* WHAT THE TASK ASKS: Return all lines below containing the word "frame".

* STORED DATA:
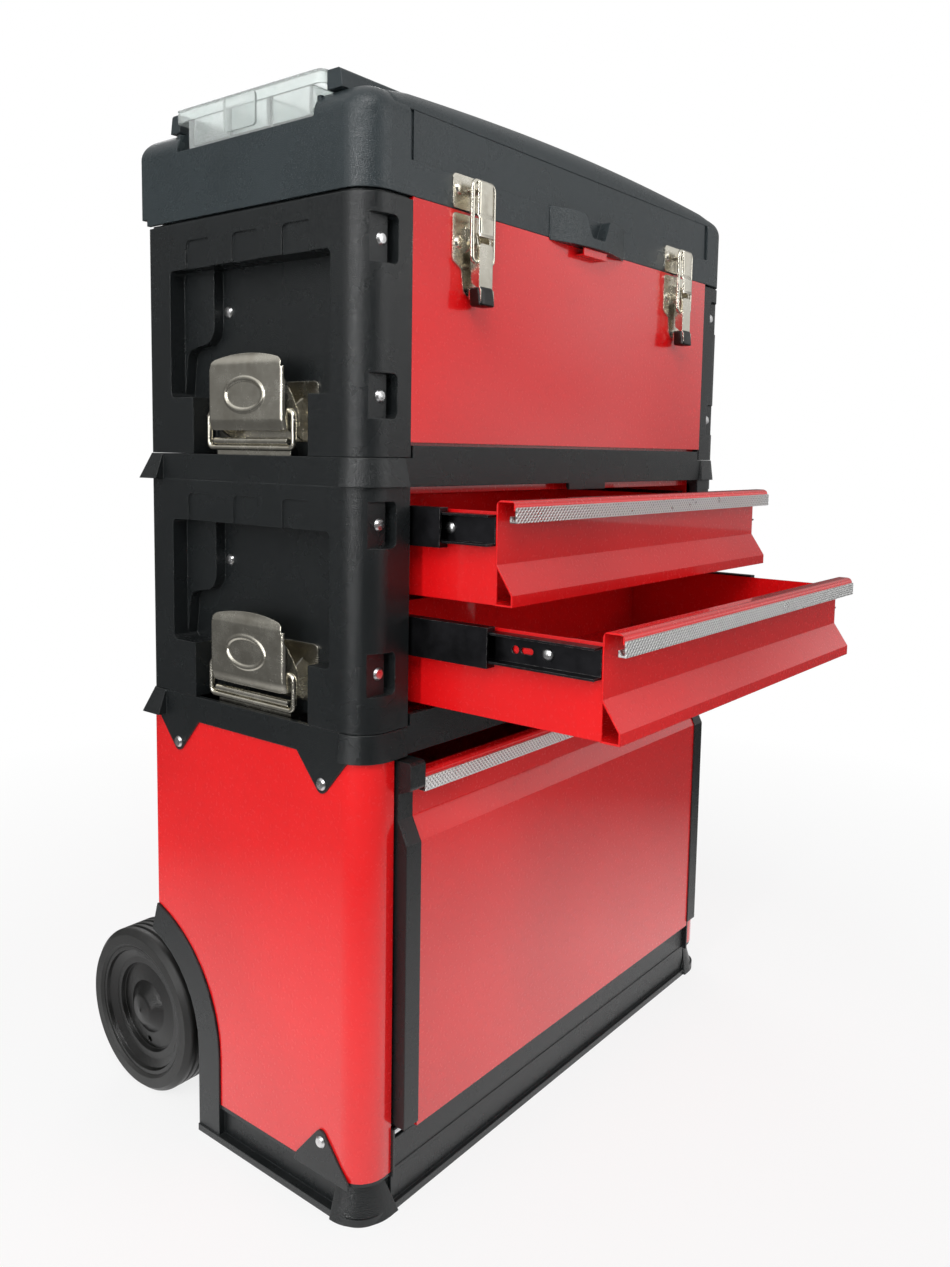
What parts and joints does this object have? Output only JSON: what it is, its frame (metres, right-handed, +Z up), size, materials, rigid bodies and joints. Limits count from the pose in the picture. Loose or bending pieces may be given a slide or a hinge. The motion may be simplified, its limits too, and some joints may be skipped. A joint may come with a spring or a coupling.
{
  "type": "modular tool trolley",
  "caption": "Rolling tool trolley of stacked boxes: tilt-out bin with wheels, drawer unit and top box with latched lid, joined by side latches.",
  "frame": {"origin": "on the floor, under the middle of the boxes' plan", "axes": "+Z up, -Y towards the front, +X to the right seen from the front"},
  "size_m": [0.49, 0.4596, 0.7298],
  "materials": {
    "black_plastic": "fine moulded grain",
    "lid_plastic": "fine moulded grain",
    "red_paint": "gloss paint",
    "zinc_plate": "bright nickel plate",
    "rivet_steel": "bright",
    "aluminium_strip": "satin, fluted",
    "steel_tube": "bright",
    "clear_plastic": "clear, slightly frosted",
    "wheel_plastic": "satin",
    "tyre_rubber": "matt rubber",
    "grip_rubber": "soft touch",
    "button_plastic": "gloss"
  },
  "bodies": {
    "base": {"base_tray": "black_plastic", "side_panel_left": "red_paint", "side_panel_right": "red_paint", "back_panel": "red_paint", "lower_collar": "black_plastic", "lower_rivets": "rivet_steel", "lower_strikes": "zinc_plate", "wheel_axle": "steel_tube", "handle_outer_tubes": "steel_tube", "bin_rod": "steel_tube"},
    "wheel_left": {"wheel_disc_left": "wheel_plastic", "tyre_left": "tyre_rubber"},
    "wheel_right": {"wheel_disc_right": "wheel_plastic", "tyre_right": "tyre_rubber"},
    "handle": {"handle_inner_tubes": "steel_tube", "handle_grip": "grip_rubber"},
    "button": {"handle_button": "button_plastic"},
    "bin": {"bin_tub": "black_plastic", "door_panel": "red_paint", "door_strip": "aluminium_strip", "door_trims": "black_plastic"},
    "middle_box": {"middle_collar": "black_plastic", "middle_cap_left": "black_plastic", "middle_cap_right": "black_plastic", "middle_shell": "red_paint", "middle_rivets": "rivet_steel", "slide_outers": "zinc_plate", "middle_latch_bases": "zinc_plate"},
    "top_box": {"top_cap_left": "black_plastic", "top_cap_right": "black_plastic", "top_shell": "red_paint", "top_rivets": "rivet_steel", "top_latch_bases": "zinc_plate", "lid_hinge_pin": "steel_tube"},
    "lid": {"lid_shell": "lid_plastic", "lid_catches": "zinc_plate", "organizer_bins": "clear_plastic"},
    "flap_left": {"organizer_flap_left": "clear_plastic"},
    "flap_right": {"organizer_flap_right": "clear_plastic"},
    "carry_handle": {"lid_handle": "black_plastic"},
    "upper_drawer": {"upper_drawer": "red_paint", "upper_drawer_strip": "aluminium_strip", "upper_slide_inners": "zinc_plate"},
    "upper_middles": {"upper_slide_middles": "zinc_plate"},
    "lower_drawer": {"lower_drawer": "red_paint", "lower_drawer_strip": "aluminium_strip", "lower_slide_inners": "zinc_plate"},
    "lower_middles": {"lower_slide_middles": "zinc_plate"},
    "middle_lever_left": {"middle_lever_left": "zinc_plate"},
    "middle_bail_left": {"middle_bail_left": "zinc_plate"},
    "top_lever_left": {"top_lever_left": "zinc_plate"},
    "top_bail_left": {"top_bail_left": "zinc_plate"},
    "front_lever_left": {"front_lever_left": "zinc_plate"},
    "front_hook_left": {"front_hook_left": "zinc_plate"},
    "middle_lever_right": {"middle_lever_right": "zinc_plate"},
    "middle_bail_right": {"middle_bail_right": "zinc_plate"},
    "top_lever_right": {"top_lever_right": "zinc_plate"},
    "top_bail_right": {"top_bail_right": "zinc_plate"},
    "front_lever_right": {"front_lever_right": "zinc_plate"},
    "front_hook_right": {"front_hook_right": "zinc_plate"}
  },
  "joints": [
    {"name": "wheel_left_spin", "type": "hinge", "parent": "base", "child": "wheel_left", "pos_m": [-0.2187, 0.137, 0.0634], "axis": [1, 0, 0], "continuous": true},
    {"name": "wheel_right_spin", "type": "hinge", "parent": "base", "child": "wheel_right", "pos_m": [0.2187, 0.137, 0.0634], "axis": [1, 0, 0], "continuous": true},
    {"name": "handle_slide", "type": "slide", "parent": "base", "child": "handle", "axis": [0, 0, -1], "range_m": [-0.4, 0]},
    {"name": "button_press", "type": "slide", "parent": "handle", "child": "button", "axis": [0, 0, -1], "range_m": [0, 0.0025], "stiffness_N_per_m": 400},
    {"name": "bin_tilt", "type": "hinge", "parent": "base", "child": "bin", "pos_m": [0, -0.1045, 0.0528], "axis": [1, 0, 0], "range_deg": [0, 38]},
    {"name": "middle_lift", "type": "slide", "parent": "base", "child": "middle_box", "axis": [0, 0, 1], "range_m": [0, 0.25]},
    {"name": "top_lift", "type": "slide", "parent": "middle_box", "child": "top_box", "axis": [0, 0, 1], "range_m": [0, 0.25]},
    {"name": "upper_drawer_slide", "type": "slide", "parent": "middle_box", "child": "upper_drawer", "axis": [0, -1, 0], "range_m": [-0.072, 0.1]},
    {"name": "upper_middles_slide", "type": "slide", "parent": "middle_box", "child": "upper_middles", "axis": [0, -1, 0], "range_m": [-0.036, 0.05]},
    {"name": "lower_drawer_slide", "type": "slide", "parent": "middle_box", "child": "lower_drawer", "axis": [0, -1, 0], "range_m": [-0.149, 0.024]},
    {"name": "lower_middles_slide", "type": "slide", "parent": "middle_box", "child": "lower_middles", "axis": [0, -1, 0], "range_m": [-0.0745, 0.012]},
    {"name": "lid_hinge", "type": "hinge", "parent": "top_box", "child": "lid", "pos_m": [0, 0.114, 0.6525], "axis": [-1, 0, 0], "range_deg": [0, 100]},
    {"name": "flap_left_hinge", "type": "hinge", "parent": "lid", "child": "flap_left", "pos_m": [-0.116, 0, 0.7238], "axis": [0, 1, 0], "range_deg": [0, 90]},
    {"name": "flap_right_hinge", "type": "hinge", "parent": "lid", "child": "flap_right", "pos_m": [0.116, 0, 0.7238], "axis": [0, -1, 0], "range_deg": [0, 90]},
    {"name": "carry_fold", "type": "hinge", "parent": "lid", "child": "carry_handle", "pos_m": [0, 0.017, 0.712], "axis": [-1, 0, 0], "range_deg": [0, 90]},
    {"name": "middle_lever_left_swing", "type": "hinge", "parent": "middle_box", "child": "middle_lever_left", "pos_m": [-0.229, 0.003, 0.3493], "axis": [0, -1, 0], "range_deg": [0, 75]},
    {"name": "middle_bail_left_swing", "type": "hinge", "parent": "middle_lever_left", "child": "middle_bail_left", "pos_m": [-0.2335, 0.003, 0.3558], "axis": [0, 1, 0], "range_deg": [0, 115]},
    {"name": "top_lever_left_swing", "type": "hinge", "parent": "top_box", "child": "top_lever_left", "pos_m": [-0.229, 0.003, 0.521], "axis": [0, -1, 0], "range_deg": [0, 75]},
    {"name": "top_bail_left_swing", "type": "hinge", "parent": "top_lever_left", "child": "top_bail_left", "pos_m": [-0.2335, 0.003, 0.5275], "axis": [0, 1, 0], "range_deg": [0, 115]},
    {"name": "front_lever_left_swing", "type": "hinge", "parent": "top_box", "child": "front_lever_left", "pos_m": [-0.1405, -0.1145, 0.64], "axis": [-1, 0, 0], "range_deg": [0, 90]},
    {"name": "front_hook_left_swing", "type": "hinge", "parent": "front_lever_left", "child": "front_hook_left", "pos_m": [-0.1405, -0.117, 0.625], "axis": [1, 0, 0], "range_deg": [0, 90]},
    {"name": "middle_lever_right_swing", "type": "hinge", "parent": "middle_box", "child": "middle_lever_right", "pos_m": [0.229, 0.003, 0.3493], "axis": [0, 1, 0], "range_deg": [0, 75]},
    {"name": "middle_bail_right_swing", "type": "hinge", "parent": "middle_lever_right", "child": "middle_bail_right", "pos_m": [0.2335, 0.003, 0.3558], "axis": [0, -1, 0], "range_deg": [0, 115]},
    {"name": "top_lever_right_swing", "type": "hinge", "parent": "top_box", "child": "top_lever_right", "pos_m": [0.229, 0.003, 0.521], "axis": [0, 1, 0], "range_deg": [0, 75]},
    {"name": "top_bail_right_swing", "type": "hinge", "parent": "top_lever_right", "child": "top_bail_right", "pos_m": [0.2335, 0.003, 0.5275], "axis": [0, -1, 0], "range_deg": [0, 115]},
    {"name": "front_lever_right_swing", "type": "hinge", "parent": "top_box", "child": "front_lever_right", "pos_m": [0.1405, -0.1145, 0.64], "axis": [-1, 0, 0], "range_deg": [0, 90]},
    {"name": "front_hook_right_swing", "type": "hinge", "parent": "front_lever_right", "child": "front_hook_right", "pos_m": [0.1405, -0.117, 0.625], "axis": [1, 0, 0], "range_deg": [0, 90]}
  ],
  "couplings": [
    {"joint": "upper_middles_slide", "follows": "upper_drawer_slide", "ratio": 0.5},
    {"joint": "lower_middles_slide", "follows": "lower_drawer_slide", "ratio": 0.5},
    {"joint": "middle_bail_left_swing", "follows": "middle_lever_left_swing", "ratio": 1.4},
    {"joint": "top_bail_left_swing", "follows": "top_lever_left_swing", "ratio": 1.4},
    {"joint": "front_hook_left_swing", "follows": "front_lever_left_swing", "ratio": 0.9},
    {"joint": "middle_bail_right_swing", "follows": "middle_lever_right_swing", "ratio": 1.4},
    {"joint": "top_bail_right_swing", "follows": "top_lever_right_swing", "ratio": 1.4},
    {"joint": "front_hook_right_swing", "follows": "front_lever_right_swing", "ratio": 0.9}
  ]
}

* SOLUTION FOR THIS TASK:
What parts and joints does this object have? Output only JSON: what it is, its frame (metres, right-handed, +Z up), size, materials, rigid bodies and joints. Limits count from the pose in the picture. Loose or bending pieces may be given a slide or a hinge. The motion may be simplified, its limits too, and some joints may be skipped. A joint may come with a spring or a coupling.
  "frame": {"origin": "on the floor, under the middle of the boxes' plan", "axes": "+Z up, -Y towards the front, +X to the right seen from the front"},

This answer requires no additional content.